Techno mit analogen Mitteln, das ist durch die Pionierarbeit von Bands wie Elektro Guzzi und der weiteren Verästelung durch Techno-Marching-Bands wie Meute ja längst ein Genre für sich. Mit dem Berliner Trio Komfortrauschen gesellt sich nun ein weiterer hochinteressanter Act zur analogen Techno-Familie. Denn so vital wie diese drei an Gitarre-Schlagzeug-Bass nach vorne drängen, kann man sich einer schweißtreibenden Nikolaus-Party am 6. Dezember im Kulturhaus Milbertshofen ziemlich gewiss sein.

DJ Hundefriedhof in der Roten Sonne

Und damit noch einmal zurück in die Rote Sonne, wo am 7. Dezember mit Sascha Schreibvogel aka DJ Hundefriedhof einer auftritt, der zweifellos zu den schrulligsten Erscheinungen der Elektronik-Landschaft zählt. So ist Schreibvogel auf Instagram oder Youtube zusammen mit seiner Partnerin Lexia Starnum einerseits als eine Art Helge Schneider in Eso- und Natur-Guru-Form unterwegs, um seinen Fans dort per „direkter Strahlenübertragung“ diverse Formen der Energie zu übermitteln. Mal gewinnt er diese rubbelnderweise aus Ponys („positive Pferdeenergie für ein starkes Wochenende“), mal aus eher unbeteiligt wirkenden Schwänen („Wasservogelenergie“), mal aus Hochsitzen („Weitsichtenergie“), oder als „Hosenenergie für die ganze Woche“ auch mal aus einer Waschmaschine. Ziemlich schlüssig also, dass so einer denn auch am Modularsynthie in den Grauzonen zwischen Techno, Goa, Electro und Psytrance einen musikalischen Anarchismus zelebriert, dem mal bassmassierte Miniaturen in Gedenken an die Dinosaurier („Singosaurus Rex“), mal fluffig pumpende Vocal-House-Nummern als Ode aufs Pilze sammeln („Fiffeling“) entspringen, denen es zu keinem Zeitpunkt an Tanzbarkeit mangelt.

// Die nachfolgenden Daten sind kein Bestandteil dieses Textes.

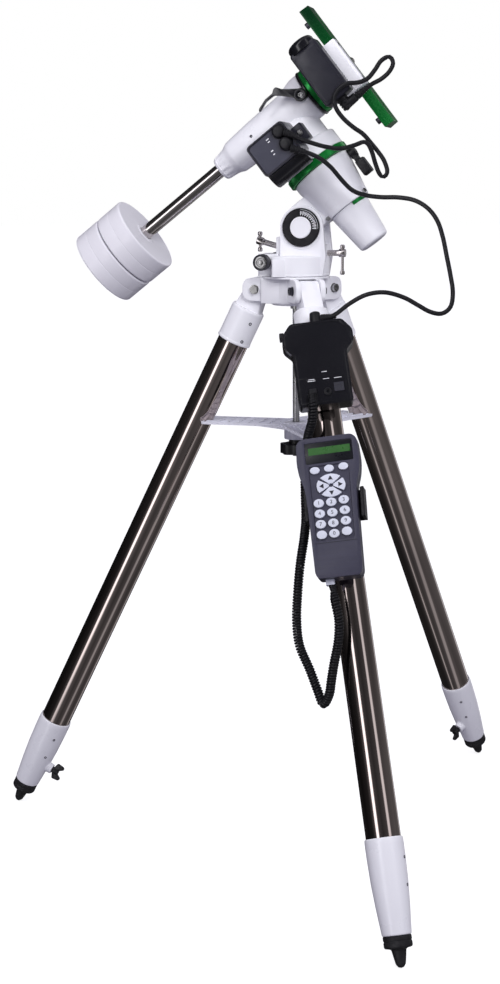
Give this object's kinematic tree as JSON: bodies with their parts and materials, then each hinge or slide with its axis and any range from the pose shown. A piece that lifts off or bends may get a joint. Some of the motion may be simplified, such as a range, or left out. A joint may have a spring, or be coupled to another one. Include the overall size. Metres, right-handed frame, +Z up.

Ricardo Villalobos im Blitz Club

So präsent der eine als Gaga-Guru im Netz unterwegs ist, so rar hat sich der Gast gemacht, der am 19. Dezember im Blitz Club aufschlagen wird. Aber gut, wenn man es über Jahre als eine Art Keith Richards der elektronischen Musik so krachen lässt wie der Deutsch-Chilene Ricardo Villalobos, kann man sich als Familienvater schon auch mal irgendwann ins Private zurückziehen. Umso schöner natürlich, dass dieser genialische Avantgardist unter den DJs nun zum ersten Mal seit knapp 20 Jahren wieder in München zu sehen ist, um dort seine trippig-nuancierte Verbindung von Minimal-Techno, House und südamerikanischen Percussion-Sounds hören zu lassen.

Kevin de Vries im Pacha

Bleibt die Frage, für welche Ausnahmeerscheinung man sich an diesem Abend entscheidet. Legt mit dem Kölner Wahlberliner Kevin de Vries doch just am 19. Dezember einer im Pacha auf, der seit Jahren zu den gehyptesten Produzenten und DJs dieser Welt zählt. Und das völlig zurecht übrigens, denn die Eleganz mit der de Vries in seinem originären Melodic-Techno-Sound harte, treibende Beats mit euphorisierenden Trance-Melodien verschmilzt, hat so tatsächlich kein anderer auf dem Kasten.